### The problem:
Output the material below in full, exactly as it is.

---+---

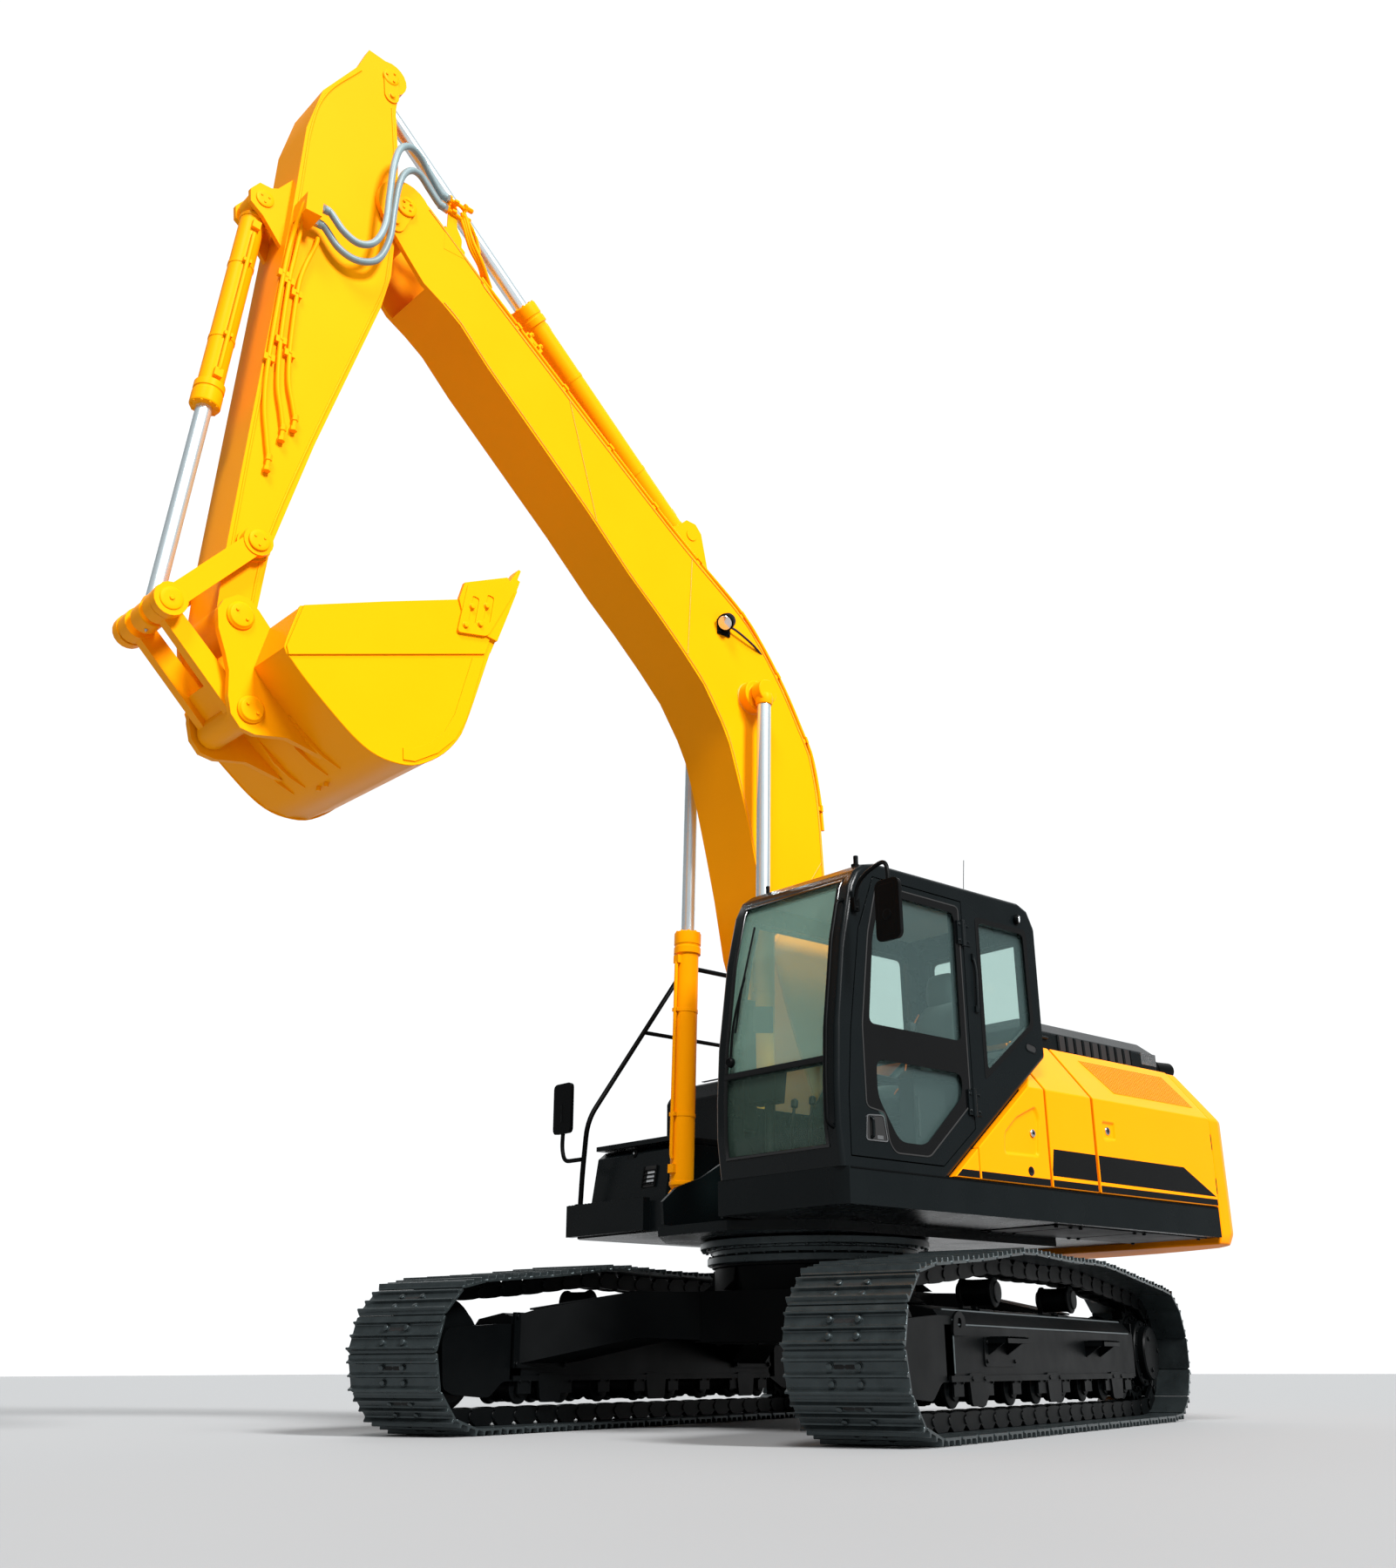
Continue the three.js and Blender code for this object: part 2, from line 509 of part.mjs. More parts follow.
// the cab's lower rear corner on the left stands back behind the side covers
const cornerBehindCovers = (d) => prismY([[355 + 1.6 * d, 1200], [355 + 1.6 * d, DECK_Z + 0.6], [-600 + 1.6 * d, 2040], [-700, 2040 + 1.6 * d], [-700, 1200]], 1000, 1500)
  .intersect(prismX([[1340 - d, 1200], [1500, 1200], [1500, 2060 + 2 * d], [1142 - d, 2060 + 2 * d], [1142 - d, 2060], [1340 - d, 1824]], -720, 420));
function cabShell() {
  return cut(prismY(CAB_OUT, CAB_Y0, CAB_Y1),
    cornerBehindCovers(0),
    prismY(CAB_IN, CAB_Y0 + 60, CAB_Y1 - 60).subtract(cornerBehindCovers(24)),
    box(950, 1400, WS[0], WS[1], 1385, WS_BAR[0]),
    box(900, 1400, WS[0], WS[1], WS_BAR[1], 2850),
    prismY(grow(DOOR, 7), 1300, 1420),
    prismY(SIDE_WIN, 1300, 1420),
    prismY(RIGHT_WIN, 400, 520),
    box(-700, -500, REAR_WIN[0], REAR_WIN[1], REAR_WIN[2], REAR_WIN[3]));
}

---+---

### Correct answer:
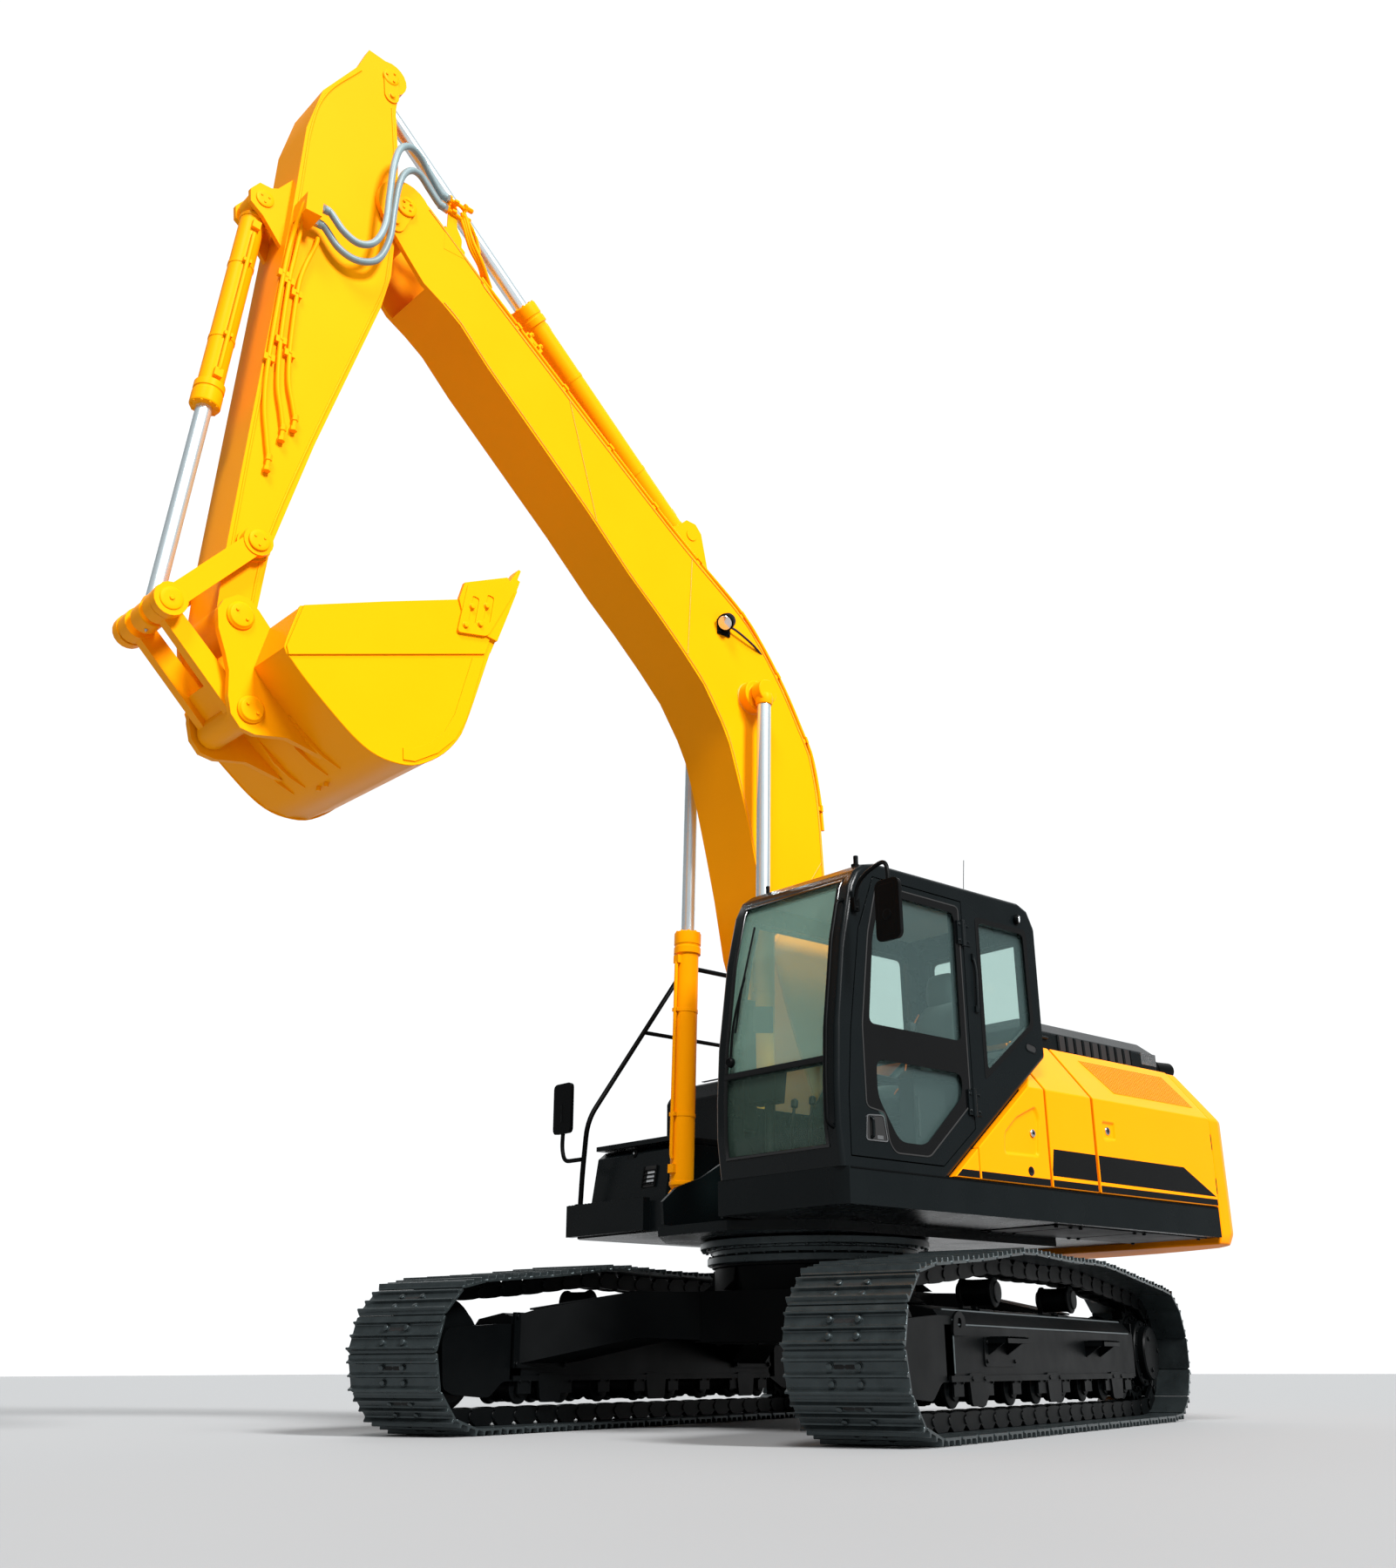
Continue the three.js and Blender code for this object: part 2, from line 509 of part.mjs. More parts follow.
// the cab's lower rear corner on the left stands back behind the side covers
const cornerBehindCovers = (d) => prismY([[355 + 1.6 * d, 1200], [355 + 1.6 * d, DECK_Z + 0.6], [-600 + 1.6 * d, 2040], [-700, 2040 + 1.6 * d], [-700, 1200]], 1000, 1500)
  .intersect(prismX([[1340 - d, 1200], [1500, 1200], [1500, 2060 + 2 * d], [1142 - d, 2060 + 2 * d], [1142 - d, 2060], [1340 - d, 1824]], -720, 420));
function cabShell() {
  return cut(prismY(CAB_OUT, CAB_Y0, CAB_Y1),
    cornerBehindCovers(0),
    prismY(CAB_IN, CAB_Y0 + 60, CAB_Y1 - 60).subtract(cornerBehindCovers(24)),
    box(950, 1400, WS[0], WS[1], 1385, WS_BAR[0]),
    box(900, 1400, WS[0], WS[1], WS_BAR[1], 2850),
    prismY(grow(DOOR, 7), 1300, 1420),
    prismY(SIDE_WIN, 1300, 1420),
    prismY(RIGHT_WIN, 400, 520),
    box(-700, -500, REAR_WIN[0], REAR_WIN[1], REAR_WIN[2], REAR_WIN[3]));
}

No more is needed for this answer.